Of course they were. I mean, why would any functioning member of society stop eating fast food after a heart attack? That's absurd.

OK, so let me clarify a bit here. By definition, fast food is just that: fast. When most Americans hear the words "fast food," they think of the big kahunas -- you know, the Whoppers and McGiants. The phrase fast food has become synonymous with calories and grease. And it's a reputation that isn't exactly easy to shake.

But the truth of the matter is that there are loads of healthy fast food options that many of us go to on a weekly basis, some of which we don't categorize as "fast food" because of what they have to offer.

Have you been to Dunkin' Donuts lately? I have. Almost every morning, in fact, when I order a medium vanilla coffee with skim milk and the occasional egg white and turkey sausage wrap for under 200 total calories. Did you see what I did there? I ordered fast food. And that's just for starters, my friends. Whoops, I forgot to bring my lunch today. So you know what that means? It's about time for my regular from Subway, a 6-inch veggie on wheat, for less than 300 calories.

No one has time to plan for everything. And that's why avoiding fast food restaurants is impossible, even after a heart attack. Rather than rushing to the burger and fries, you have to think about what you're about to put in your body. How am I going to feel after this? Is this worth that feeling?  

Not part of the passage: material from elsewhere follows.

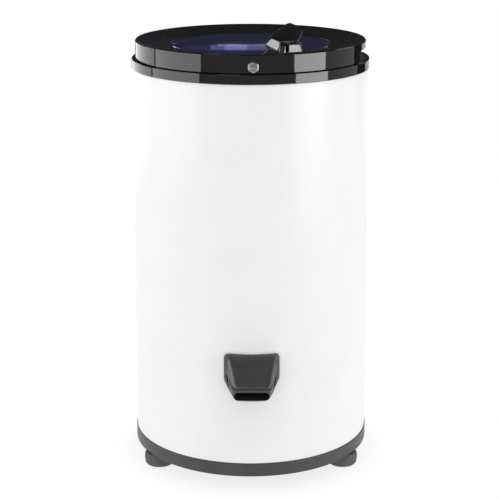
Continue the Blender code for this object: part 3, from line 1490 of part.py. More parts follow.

Fast food CAN be a part of your day-to-day without piling on the pounds. Loads of quick service restaurants including Chipotle, Panera Bread, Wendy's, and even McDonald's have smart options that are made with your health in mind. What's important is that you are also smart, and make conscious decisions about your daily caloric intake.

So when you ask me if I would keep up with my "fast food" habits if I had a heart attack, my answer is of course. I'd be silly not to do it.

Do you eat fast food on a regular basis?